We turn, then, to Huffman's appeal of the Rule 35 motion. As his new information presented in support of his Rule 35 motion to reduce the 2004 sentences, Huffman argues that the Court should consider the statements made by the parole board when revoking his parole on the 1997 sentences. However, such consideration would be improper. The Commission on Pardons and Parole is vested with the discretion to grant or deny parole at any time after the completion of the determinate portion of a defendant's sentence. I.C. § 20-223(c). Courts cannot intrude on this discretion when fashioning a sentence nor when reviewing a sentence. Brandt v. State, 118 Idaho 350, 352, 796 P.2d 1023, 1025 (1990); see also State v. Tranmer, 135 Idaho 614, 616, 21 P.3d 936, 938 (Ct.App. 2001); Vittone v. State, 114 Idaho 618, 619, 759 P.2d 909, 910 (Ct.App. 1988).
However, conduct while incarcerated or any unusual risks faced by a particular defendant while incarcerated may be properly considered. Sanchez. 115 Idaho at 778, 769 P.2d at 1150.
Huffman also argues that his sentences are excessive because he expressed remorse, recognized the role alcohol played in his crimes, and is willing to receive treatment for his alcohol addiction. These mitigating factors, Huffman contends, should have led the district judge to reduce his sentences pursuant to his Rule 35 motion.

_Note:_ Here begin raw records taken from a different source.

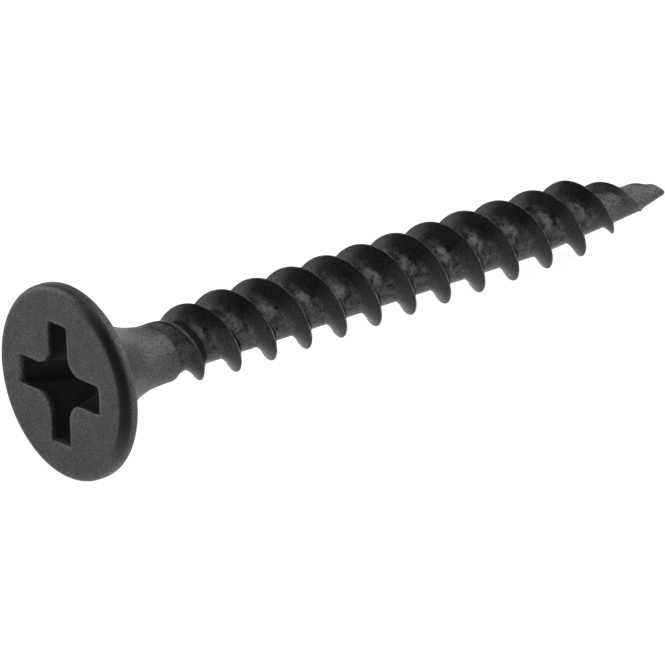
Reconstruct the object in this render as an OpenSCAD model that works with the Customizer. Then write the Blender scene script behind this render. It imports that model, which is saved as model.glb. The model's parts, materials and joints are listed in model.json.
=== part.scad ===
/* [Overall] */
// Length from the face of the head to the tip of the point
overall_l = 32; // [26:0.5:45]

/* [Head] */
// Widest diameter of the head, across its rim
head_d = 8.3; // [7.4:0.1:10]
// Height of the rim, from the face to where the hollow sweep begins
rim_h = 0.8; // [0.6:0.05:1.2]
// Width and height of the rounding between the face and the rim
face_ease_w = 0.34; // [0.1:0.02:0.5]
face_ease_h = 0.16; // [0.05:0.01:0.25]
// Radius of the corner on the back of the rim
back_corner_r = 0.22; // [0.05:0.01:0.3]
// Radius of the hollow, trumpet-shaped sweep under the head
bugle_r = 4.2; // [3.9:0.05:6]

/* [Cross recess] */
// Span of the cross on the face, from wing end to wing end
recess_span = 5.25; // [4.8:0.05:6]
// Width of a wing on the face
wing_w = 1.22; // [0.9:0.02:1.3]
// Depth of the recess to its pointed bottom
recess_depth = 2.7; // [2:0.05:3]
// Slope of the wing ends, from the axis, in degrees
wing_slope = 26.5; // [15:0.5:28]
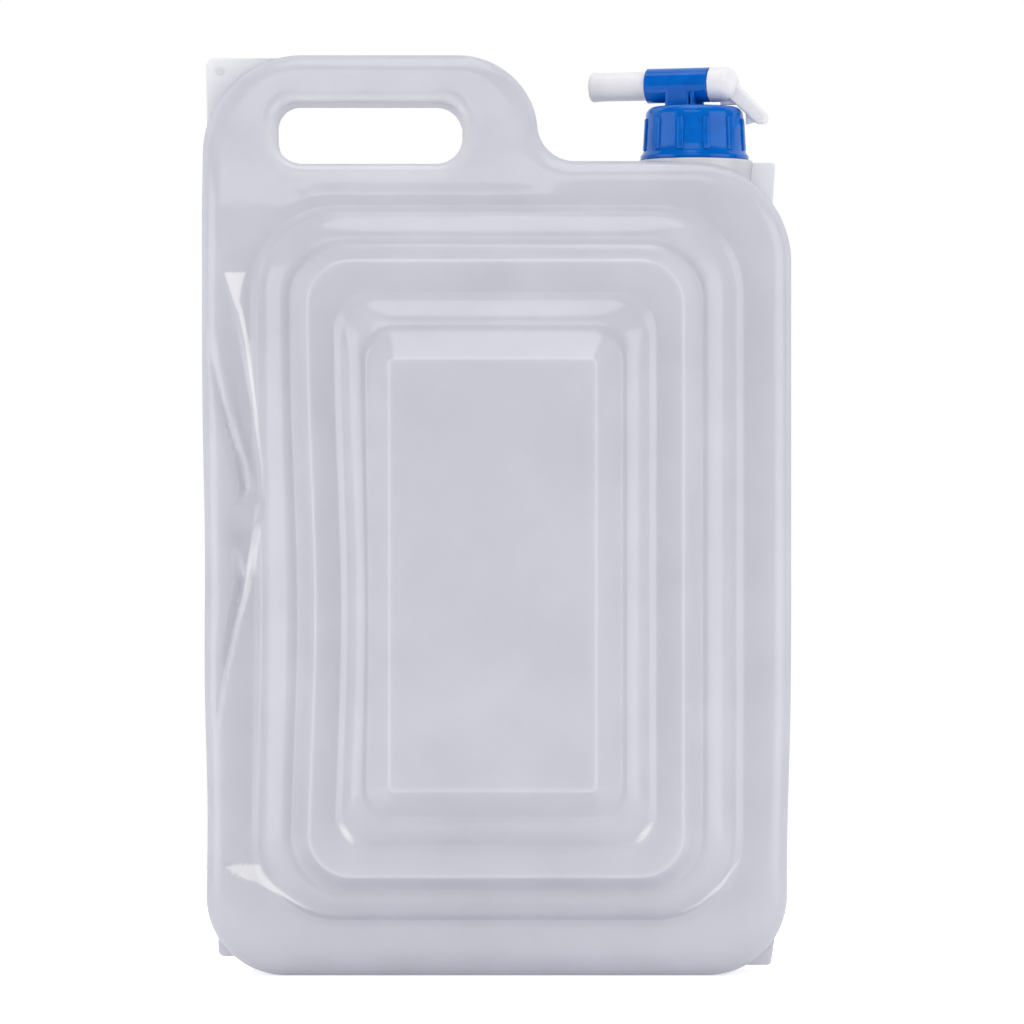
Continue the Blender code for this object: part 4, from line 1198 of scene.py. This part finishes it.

These factors, however, were considered by the district judge at the original sentencing. Huffman has presented no new information that the court could properly consider. As such, the district court did not abuse its discretion, Knighton, 143 Idaho at 320, 144 P.3d at 25, and we affirm the district court's denial of Huffman's Rule 35 motion.
We hold that actions by the parole board cannot be considered when reviewing a Rule 35 motion as this would be a collateral attack on an executive decision. We also affirm the district court's denial of Huffman's Rule 35 motion because he failed to present new information the district court could properly consider.
Chief Justice SCHROEDER and Justices TROUT, EISMANN and JONES concur.